Records from a data collection:

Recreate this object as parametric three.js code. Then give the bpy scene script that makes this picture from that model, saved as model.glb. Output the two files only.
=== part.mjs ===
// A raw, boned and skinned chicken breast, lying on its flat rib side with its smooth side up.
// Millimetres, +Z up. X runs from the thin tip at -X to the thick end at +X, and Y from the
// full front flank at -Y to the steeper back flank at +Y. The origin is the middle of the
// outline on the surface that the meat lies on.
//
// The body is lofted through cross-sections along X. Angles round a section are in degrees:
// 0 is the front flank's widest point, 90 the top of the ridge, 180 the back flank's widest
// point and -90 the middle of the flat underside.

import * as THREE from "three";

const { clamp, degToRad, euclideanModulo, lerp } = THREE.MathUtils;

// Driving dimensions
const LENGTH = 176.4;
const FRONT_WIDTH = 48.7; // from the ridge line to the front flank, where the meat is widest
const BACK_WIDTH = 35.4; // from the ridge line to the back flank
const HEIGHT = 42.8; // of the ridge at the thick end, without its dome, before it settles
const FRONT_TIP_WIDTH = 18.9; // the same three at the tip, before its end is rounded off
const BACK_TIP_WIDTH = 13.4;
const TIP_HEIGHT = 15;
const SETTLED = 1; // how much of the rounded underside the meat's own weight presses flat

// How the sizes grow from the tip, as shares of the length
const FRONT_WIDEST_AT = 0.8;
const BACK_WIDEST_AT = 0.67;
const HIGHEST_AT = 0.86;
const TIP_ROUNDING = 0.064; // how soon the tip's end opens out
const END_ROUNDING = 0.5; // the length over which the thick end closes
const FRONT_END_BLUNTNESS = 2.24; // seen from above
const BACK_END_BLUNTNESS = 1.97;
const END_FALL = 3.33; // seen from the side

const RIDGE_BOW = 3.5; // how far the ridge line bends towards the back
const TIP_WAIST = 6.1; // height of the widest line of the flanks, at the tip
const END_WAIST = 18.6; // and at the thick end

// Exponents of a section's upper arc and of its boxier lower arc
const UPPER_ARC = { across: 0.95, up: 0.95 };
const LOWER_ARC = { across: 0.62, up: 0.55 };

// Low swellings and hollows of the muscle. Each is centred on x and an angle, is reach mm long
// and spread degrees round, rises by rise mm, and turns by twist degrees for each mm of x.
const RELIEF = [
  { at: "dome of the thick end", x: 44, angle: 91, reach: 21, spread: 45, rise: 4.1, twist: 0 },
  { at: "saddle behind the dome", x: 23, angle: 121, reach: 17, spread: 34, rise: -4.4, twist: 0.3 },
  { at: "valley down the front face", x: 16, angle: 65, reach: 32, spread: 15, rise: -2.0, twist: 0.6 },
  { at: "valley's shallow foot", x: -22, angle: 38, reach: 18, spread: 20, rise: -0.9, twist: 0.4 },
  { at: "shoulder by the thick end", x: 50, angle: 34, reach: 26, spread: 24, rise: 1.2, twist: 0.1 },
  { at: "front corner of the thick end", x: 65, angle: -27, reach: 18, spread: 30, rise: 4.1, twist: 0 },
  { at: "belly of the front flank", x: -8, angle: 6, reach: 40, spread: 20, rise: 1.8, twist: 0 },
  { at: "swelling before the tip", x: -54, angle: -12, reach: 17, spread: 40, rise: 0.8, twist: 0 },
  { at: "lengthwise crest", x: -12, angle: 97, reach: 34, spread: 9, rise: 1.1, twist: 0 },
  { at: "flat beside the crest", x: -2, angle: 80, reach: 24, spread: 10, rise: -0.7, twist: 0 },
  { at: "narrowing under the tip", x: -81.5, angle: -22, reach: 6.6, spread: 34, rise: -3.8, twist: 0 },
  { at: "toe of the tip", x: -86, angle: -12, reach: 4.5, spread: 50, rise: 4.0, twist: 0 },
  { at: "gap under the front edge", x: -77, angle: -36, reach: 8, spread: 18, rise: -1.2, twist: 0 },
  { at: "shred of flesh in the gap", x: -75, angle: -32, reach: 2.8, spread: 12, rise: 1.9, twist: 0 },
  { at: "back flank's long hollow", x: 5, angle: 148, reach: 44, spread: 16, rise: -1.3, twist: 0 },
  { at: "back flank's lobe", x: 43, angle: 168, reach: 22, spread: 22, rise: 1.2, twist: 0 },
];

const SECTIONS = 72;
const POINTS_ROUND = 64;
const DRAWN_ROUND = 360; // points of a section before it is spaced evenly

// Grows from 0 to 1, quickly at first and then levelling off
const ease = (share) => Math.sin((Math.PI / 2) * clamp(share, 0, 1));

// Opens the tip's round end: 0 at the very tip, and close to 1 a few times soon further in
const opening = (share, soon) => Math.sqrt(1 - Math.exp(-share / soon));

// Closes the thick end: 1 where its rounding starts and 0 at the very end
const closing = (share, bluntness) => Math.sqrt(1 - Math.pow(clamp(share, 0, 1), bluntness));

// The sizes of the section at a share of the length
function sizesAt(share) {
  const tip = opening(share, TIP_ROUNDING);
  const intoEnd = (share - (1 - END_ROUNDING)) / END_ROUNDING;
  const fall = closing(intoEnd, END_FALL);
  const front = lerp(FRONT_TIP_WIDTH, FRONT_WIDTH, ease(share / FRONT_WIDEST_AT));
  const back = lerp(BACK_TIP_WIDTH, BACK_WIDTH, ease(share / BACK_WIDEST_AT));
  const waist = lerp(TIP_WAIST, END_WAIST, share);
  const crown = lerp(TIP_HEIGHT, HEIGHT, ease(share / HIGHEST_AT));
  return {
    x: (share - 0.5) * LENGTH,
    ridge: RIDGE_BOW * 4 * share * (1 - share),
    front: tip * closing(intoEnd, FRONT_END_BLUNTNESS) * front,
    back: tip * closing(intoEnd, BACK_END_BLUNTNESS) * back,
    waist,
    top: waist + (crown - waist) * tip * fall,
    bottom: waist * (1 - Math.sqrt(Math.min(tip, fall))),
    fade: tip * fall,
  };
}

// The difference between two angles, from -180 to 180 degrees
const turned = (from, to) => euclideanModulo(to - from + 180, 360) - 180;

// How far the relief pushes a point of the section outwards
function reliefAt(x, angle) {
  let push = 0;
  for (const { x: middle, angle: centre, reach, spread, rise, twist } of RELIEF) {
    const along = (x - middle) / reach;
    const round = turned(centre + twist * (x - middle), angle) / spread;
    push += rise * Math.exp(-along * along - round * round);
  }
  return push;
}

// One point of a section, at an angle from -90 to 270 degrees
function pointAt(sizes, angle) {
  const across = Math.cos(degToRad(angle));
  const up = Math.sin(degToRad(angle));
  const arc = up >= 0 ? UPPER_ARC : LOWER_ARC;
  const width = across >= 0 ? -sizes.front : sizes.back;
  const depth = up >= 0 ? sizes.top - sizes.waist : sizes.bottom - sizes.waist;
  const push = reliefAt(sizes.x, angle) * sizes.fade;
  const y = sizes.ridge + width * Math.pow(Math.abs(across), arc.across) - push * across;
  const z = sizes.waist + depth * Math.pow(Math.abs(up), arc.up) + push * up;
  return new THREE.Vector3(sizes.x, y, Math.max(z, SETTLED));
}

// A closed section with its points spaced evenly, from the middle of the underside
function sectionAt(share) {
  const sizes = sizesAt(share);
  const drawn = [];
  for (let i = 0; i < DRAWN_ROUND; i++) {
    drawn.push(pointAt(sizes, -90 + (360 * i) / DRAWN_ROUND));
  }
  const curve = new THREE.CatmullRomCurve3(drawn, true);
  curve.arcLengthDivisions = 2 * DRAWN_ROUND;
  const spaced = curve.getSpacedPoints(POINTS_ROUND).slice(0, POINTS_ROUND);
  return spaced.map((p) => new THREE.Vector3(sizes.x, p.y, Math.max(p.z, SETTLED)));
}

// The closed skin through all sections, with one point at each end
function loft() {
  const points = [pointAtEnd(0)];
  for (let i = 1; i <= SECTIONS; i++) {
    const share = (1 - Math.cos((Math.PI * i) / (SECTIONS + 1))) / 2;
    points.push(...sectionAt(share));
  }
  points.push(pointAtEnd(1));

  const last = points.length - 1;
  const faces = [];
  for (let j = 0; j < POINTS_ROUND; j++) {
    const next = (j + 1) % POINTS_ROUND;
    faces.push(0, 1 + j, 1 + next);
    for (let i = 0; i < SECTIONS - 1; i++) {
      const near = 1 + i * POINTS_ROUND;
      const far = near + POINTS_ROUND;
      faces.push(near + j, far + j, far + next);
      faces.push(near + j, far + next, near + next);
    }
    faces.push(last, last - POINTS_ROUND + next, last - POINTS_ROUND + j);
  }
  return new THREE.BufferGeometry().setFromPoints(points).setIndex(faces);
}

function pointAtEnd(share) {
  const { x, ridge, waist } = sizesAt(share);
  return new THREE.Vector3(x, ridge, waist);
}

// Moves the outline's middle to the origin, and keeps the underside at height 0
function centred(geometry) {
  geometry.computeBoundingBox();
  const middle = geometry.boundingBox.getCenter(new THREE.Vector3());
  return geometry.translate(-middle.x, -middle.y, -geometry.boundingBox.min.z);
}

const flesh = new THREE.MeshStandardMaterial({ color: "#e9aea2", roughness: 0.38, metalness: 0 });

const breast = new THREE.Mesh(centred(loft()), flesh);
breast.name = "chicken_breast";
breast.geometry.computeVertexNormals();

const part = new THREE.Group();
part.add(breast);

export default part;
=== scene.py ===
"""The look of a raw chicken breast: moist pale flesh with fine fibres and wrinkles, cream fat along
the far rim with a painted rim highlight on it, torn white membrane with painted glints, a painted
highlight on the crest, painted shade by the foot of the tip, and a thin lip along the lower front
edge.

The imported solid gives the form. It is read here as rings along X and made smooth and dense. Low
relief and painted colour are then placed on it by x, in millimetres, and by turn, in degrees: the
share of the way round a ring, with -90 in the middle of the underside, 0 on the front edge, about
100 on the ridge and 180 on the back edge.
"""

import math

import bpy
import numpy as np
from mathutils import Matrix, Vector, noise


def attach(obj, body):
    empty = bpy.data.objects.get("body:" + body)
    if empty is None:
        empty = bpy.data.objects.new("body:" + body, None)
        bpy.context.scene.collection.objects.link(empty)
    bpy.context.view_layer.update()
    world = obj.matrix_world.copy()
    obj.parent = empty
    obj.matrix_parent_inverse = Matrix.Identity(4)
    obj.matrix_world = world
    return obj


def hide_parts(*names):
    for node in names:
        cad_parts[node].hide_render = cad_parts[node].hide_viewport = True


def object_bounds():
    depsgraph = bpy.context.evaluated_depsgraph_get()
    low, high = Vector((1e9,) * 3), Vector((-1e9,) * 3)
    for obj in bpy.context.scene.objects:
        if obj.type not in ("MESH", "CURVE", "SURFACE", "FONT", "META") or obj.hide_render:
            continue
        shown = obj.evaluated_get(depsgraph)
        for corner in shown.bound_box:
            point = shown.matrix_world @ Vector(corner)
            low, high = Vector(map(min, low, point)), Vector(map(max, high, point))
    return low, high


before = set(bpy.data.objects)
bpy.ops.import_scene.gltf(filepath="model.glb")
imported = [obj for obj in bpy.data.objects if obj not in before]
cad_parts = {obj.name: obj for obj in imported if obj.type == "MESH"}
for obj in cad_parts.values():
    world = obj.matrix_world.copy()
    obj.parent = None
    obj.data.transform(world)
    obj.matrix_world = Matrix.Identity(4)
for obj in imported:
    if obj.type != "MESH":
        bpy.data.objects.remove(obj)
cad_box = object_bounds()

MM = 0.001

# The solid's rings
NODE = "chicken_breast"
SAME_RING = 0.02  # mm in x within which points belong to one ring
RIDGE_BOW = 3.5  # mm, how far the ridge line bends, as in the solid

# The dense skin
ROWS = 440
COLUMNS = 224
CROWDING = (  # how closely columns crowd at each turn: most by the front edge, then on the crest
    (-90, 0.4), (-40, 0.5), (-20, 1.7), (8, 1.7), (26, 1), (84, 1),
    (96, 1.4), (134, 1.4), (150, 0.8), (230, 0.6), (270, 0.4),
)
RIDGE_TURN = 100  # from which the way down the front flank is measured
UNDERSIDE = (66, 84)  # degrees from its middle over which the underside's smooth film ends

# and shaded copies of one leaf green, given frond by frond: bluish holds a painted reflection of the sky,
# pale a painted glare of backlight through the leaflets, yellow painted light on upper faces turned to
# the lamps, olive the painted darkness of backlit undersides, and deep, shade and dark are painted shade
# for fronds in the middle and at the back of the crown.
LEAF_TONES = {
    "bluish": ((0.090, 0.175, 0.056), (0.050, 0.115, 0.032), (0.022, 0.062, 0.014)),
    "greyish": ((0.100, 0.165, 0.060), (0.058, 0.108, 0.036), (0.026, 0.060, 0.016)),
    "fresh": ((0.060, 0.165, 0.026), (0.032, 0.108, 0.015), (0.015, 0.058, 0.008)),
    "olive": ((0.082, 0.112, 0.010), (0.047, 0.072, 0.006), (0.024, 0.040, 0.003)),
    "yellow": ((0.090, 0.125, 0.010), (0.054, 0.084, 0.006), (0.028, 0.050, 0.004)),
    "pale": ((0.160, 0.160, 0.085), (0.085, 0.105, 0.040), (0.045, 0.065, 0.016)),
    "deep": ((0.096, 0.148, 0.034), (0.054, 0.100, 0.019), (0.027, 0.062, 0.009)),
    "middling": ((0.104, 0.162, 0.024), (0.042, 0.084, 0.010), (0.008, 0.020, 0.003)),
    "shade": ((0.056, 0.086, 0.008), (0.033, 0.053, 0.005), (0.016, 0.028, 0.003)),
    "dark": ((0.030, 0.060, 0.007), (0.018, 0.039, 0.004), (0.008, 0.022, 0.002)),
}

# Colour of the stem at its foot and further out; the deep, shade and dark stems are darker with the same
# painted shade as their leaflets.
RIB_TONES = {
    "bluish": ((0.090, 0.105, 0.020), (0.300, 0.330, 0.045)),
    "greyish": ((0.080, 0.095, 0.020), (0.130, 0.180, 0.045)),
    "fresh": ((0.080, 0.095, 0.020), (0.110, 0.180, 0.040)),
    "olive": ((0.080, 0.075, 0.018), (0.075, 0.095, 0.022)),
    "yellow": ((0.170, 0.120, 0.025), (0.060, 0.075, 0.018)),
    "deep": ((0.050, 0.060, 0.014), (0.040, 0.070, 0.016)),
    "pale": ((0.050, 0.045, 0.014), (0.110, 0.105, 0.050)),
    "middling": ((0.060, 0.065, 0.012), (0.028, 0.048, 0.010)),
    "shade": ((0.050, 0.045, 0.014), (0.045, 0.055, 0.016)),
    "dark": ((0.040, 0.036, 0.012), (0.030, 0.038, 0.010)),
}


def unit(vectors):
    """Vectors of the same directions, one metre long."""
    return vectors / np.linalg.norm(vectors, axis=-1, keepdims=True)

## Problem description
Above are the records. Copy the lines beginning at the one that has "const flesh = new" and ending with the one that has "low, high = Vector((1e9,)", unchanged.

## Task response
const flesh = new THREE.MeshStandardMaterial({ color: "#e9aea2", roughness: 0.38, metalness: 0 });

const breast = new THREE.Mesh(centred(loft()), flesh);
breast.name = "chicken_breast";
breast.geometry.computeVertexNormals();

const part = new THREE.Group();
part.add(breast);

export default part;
=== scene.py ===
"""The look of a raw chicken breast: moist pale flesh with fine fibres and wrinkles, cream fat along
the far rim with a painted rim highlight on it, torn white membrane with painted glints, a painted
highlight on the crest, painted shade by the foot of the tip, and a thin lip along the lower front
edge.

The imported solid gives the form. It is read here as rings along X and made smooth and dense. Low
relief and painted colour are then placed on it by x, in millimetres, and by turn, in degrees: the
share of the way round a ring, with -90 in the middle of the underside, 0 on the front edge, about
100 on the ridge and 180 on the back edge.
"""

import math

import bpy
import numpy as np
from mathutils import Matrix, Vector, noise


def attach(obj, body):
    empty = bpy.data.objects.get("body:" + body)
    if empty is None:
        empty = bpy.data.objects.new("body:" + body, None)
        bpy.context.scene.collection.objects.link(empty)
    bpy.context.view_layer.update()
    world = obj.matrix_world.copy()
    obj.parent = empty
    obj.matrix_parent_inverse = Matrix.Identity(4)
    obj.matrix_world = world
    return obj


def hide_parts(*names):
    for node in names:
        cad_parts[node].hide_render = cad_parts[node].hide_viewport = True


def object_bounds():
    depsgraph = bpy.context.evaluated_depsgraph_get()
    low, high = Vector((1e9,) * 3), Vector((-1e9,) * 3)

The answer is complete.